Today, Morrissey Boulevard (MB) is a critical transportation infrastructure component. End-of-century climate conditions and rising seas require MB to transform via coastal protection, planned retreat, and infrastructure adaption to protect existing uses and enhance future vibrancy of the locality. This strategy illustrates the relationship between urban and natural environments, preserving ecological benefits and creating a sense of place. The design concept is one that demonstrates Boston’s ability to preserve the character and utility of its infrastructure and neighborhoods while adapting to a changing climate and enhancing environmental and recreational benefits. The approach and specific strategy components are also replicable for other coastal transportation corridors facing similar challenges.

By 2100, the MB corridor will meet the needs of the surrounding community while responding to a changing climate.

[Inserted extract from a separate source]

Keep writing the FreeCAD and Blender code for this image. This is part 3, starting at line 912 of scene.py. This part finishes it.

It will closely connect to the water, enhance recreation, and leverage both natural and hard infrastructure improvements to protect the area during high tide and storm events. A phased approach, accomplished by first resolving flooding and connectivity challenges, followed by progressive sustainable solutions, will provide long-term benefits to the community.

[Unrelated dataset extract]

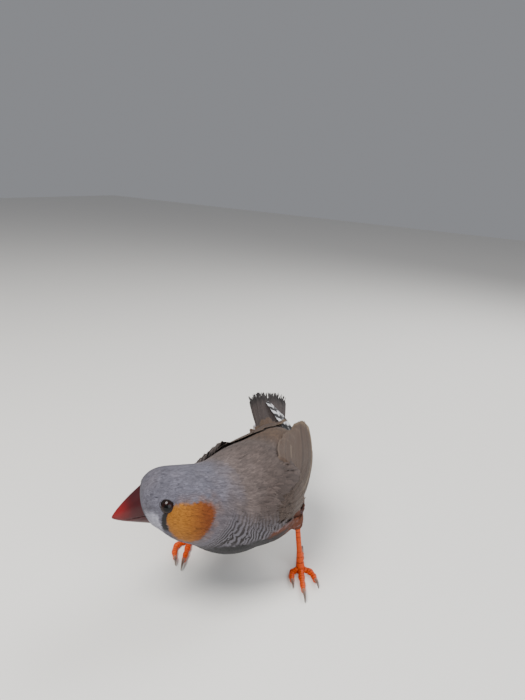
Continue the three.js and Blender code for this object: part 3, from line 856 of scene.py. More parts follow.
def make_skin():
    even = np.linspace(0, 1, 170)
    share = 0.002 + 0.996 * (0.25 * even + 0.75 * (1 - np.cos(math.pi * even)) / 2)
    places = share * (len(SPINE) - 1)
    centres = np.stack([np.interp(places, np.arange(len(SPINE)), SPINE[:, i]) for i in range(3)], 1)
    ways = unit(np.stack([np.interp(places, np.arange(len(SPINE)), SPINE_WAYS[:, i]) for i in range(3)], 1))
    tubes = [ring_mesh(centres, ways, skin_reach, 120)]
    rows = 30
    radii = np.interp(np.linspace(0, 1, rows), np.linspace(0, 1, THIGH_RINGS), THIGH_RADII) - 0.9
    radii = np.maximum(radii * np.sqrt(1 - np.linspace(-1, 1, rows) ** 8), 0.25)
    for curve in THIGHS.values():
        tubes.append(tube(smooth_curve(curve, rows), radii, 24))
    return joined("skin", tubes, 0.35, 6)


EYES = {}  # middle of each eyeball and the way it looks
for side, sign in (("left", 1), ("right", -1)):
    low, high = (np.array(corner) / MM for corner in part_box("eye_" + side))
    EYES[side] = ((low + high) / 2, unit(out_of(HEAD, (sign * 1.0, -0.16, 0.10)) - HEAD[1]))


def from_opening(p, side):
    """Distance from the middle of an eye's opening along the face, stretched to the opening's shape."""
    centre, out = EYES[side]
    offset = (p - centre) @ HEAD[0]
    ahead = (offset[:, 1] + OPENING_AHEAD) / OPENING_WIDE
    above = (offset[:, 2] - OPENING_ABOVE) * OPENING_WIDE
    return np.hypot(ahead, above)


def shape_lids(obj):
    """Finer skin round the eyes, with a socket, a raised lid and a fold behind it."""
    finer = bmesh.new()
    finer.from_mesh(obj.data)
    for centre, _ in EYES.values():
        middle = Vector(centre) * MM
        edges = [edge for edge in finer.edges
                 if ((edge.verts[0].co + edge.verts[1].co) / 2 - middle).length < 3.4 * MM]
        bmesh.ops.subdivide_edges(finer, edges=edges, cuts=2, use_grid_fill=True)
    finer.to_mesh(obj.data)
    finer.free()
    corners, outs = settle(corners_of(obj.data), 0)
    for side, (centre, out) in EYES.items():
        height = (corners - centre) @ out
        aside = from_opening(corners, side)
        near = (height > -0.8) & (aside < 3.4)
        lid = LID_RISE * np.exp(-(((aside - LID_RIM) / 0.24) ** 2))
        fold = 0.06 * np.exp(-(((aside - 1.7) / 0.12) ** 2))
        sunk = (1 - smooth(aside, SOCKET_RADIUS - 0.16, SOCKET_RADIUS)) * (height + 0.5)
        corners = corners + out * np.where(near, lid + fold - sunk, 0)[:, None]
    move_corners(obj, corners)
    obj.data.shade_smooth()


skin = make_skin()
shape_lids(skin)
skin_corners = corners_of(skin.data)
skin_share, _, skin_angle = on_spine(skin_corners)
skin_tints, skin_bars = markings(skin_corners, skin_share)
for side, (centre, out) in EYES.items():
    facing = smooth((skin_corners - centre) @ out, -0.8, -0.4)
    bare = facing * (1 - smooth(from_opening(skin_corners, side), 1.16, 1.30))
    skin_tints = blend(skin_tints, LID_GREY, bare)
# Painted shade: the skin is darkened, as it shows only in the shaded gaps of the coat
add_tint(skin, skin_tints * 0.8)
add_number(skin, "Phase", skin_share * SPINE_LENGTH / BAR_PERIOD)
add_number(skin, "Bars", skin_bars)
add_number(skin, "Length", np.full(len(skin_corners), 3.0))


def skin_unwrap(mesh, share, angle):
    """The skin's own unwrap: round the body across, from tail to face upwards."""
    loops = loop_corners(mesh)
    starts = np.empty(len(mesh.polygons), np.int32)
    mesh.polygons.foreach_get("loop_start", starts)
    u = angle[loops]
    first = np.repeat(u[starts], np.diff(np.append(starts, len(loops))))
    u = np.where(u - first > 0.5, u - 1, np.where(first - u > 0.5, u + 1, u))
    return np.stack([np.clip(u, 0.001, 0.999), np.clip(share[loops], 0.001, 0.999)], axis=1)


for name in ("OFBake", "Vane"):
    add_face_uv(skin, name, skin_unwrap(skin.data, skin_share, skin_angle))
finish_piece(skin, "coat", COAT, "head", "neck", "trunk", "thigh_left", "thigh_right")


# Wings as a chart: along from the wrist, up across the wing, and height above its middle layer
WING_CURVES = {}
for side, sign in (("left", 1), ("right", -1)):
    line = np.array([
        (sign * x - WING_BEND * smooth(y, 0, 25), y, z - WING_DROP[side]) for x, y, z in WING_LINE
    ])
    WING_CURVES[side] = smooth_curve(line + ORIGIN, 200)
WING_REACH = np.linalg.norm(np.diff(WING_CURVES["left"], axis=0), axis=1).sum()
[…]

In the near term (until ~2030), MB remains a commuter corridor and evacuation route. Green levee systems adjacent to the roadway in Dorchester Bay, along with breakwaters and coastal marshland using Neponset River sediment for infill, provide immediate environmental benefits while reducing tidal energy reaching the roadway. Elevating roadway segments addresses flood challenges and roadway closures. Roadway reconfiguration allows bicycle/pedestrian lanes and buffer space.

As mid-century approaches (~2030-2070), transportation mode and technology advancements reduce demands on MB as a major arterial roadway allowing for a “road diet.” An elevated northern portion of MB, along Savin Hill from Kosciuszko Circle to new Columbia Point intersection (identified in Master Plan), is above anticipated flood levels but retains connections to adjacent uses. The southern portion is realigned to hug the interior of Dorchester Bay Basin parallel to I-93, elevated to incorporate bicycle/pedestrian waterfront amenities, and a beach levee system is established, all enhancing recreational opportunities and protection of I-93. The causeway portion of MB provides open space and recreational features while allowing for inundation during tidal or storm events. Savin Hill Yacht Club is relocated to north of the Vietnam War Memorial in Savin Hill Cove, requiring some fill that will also serve as protection to Bianculli Boulevard. Pattens Cove is converted to a stormwater management feature with extended outlet into the cove.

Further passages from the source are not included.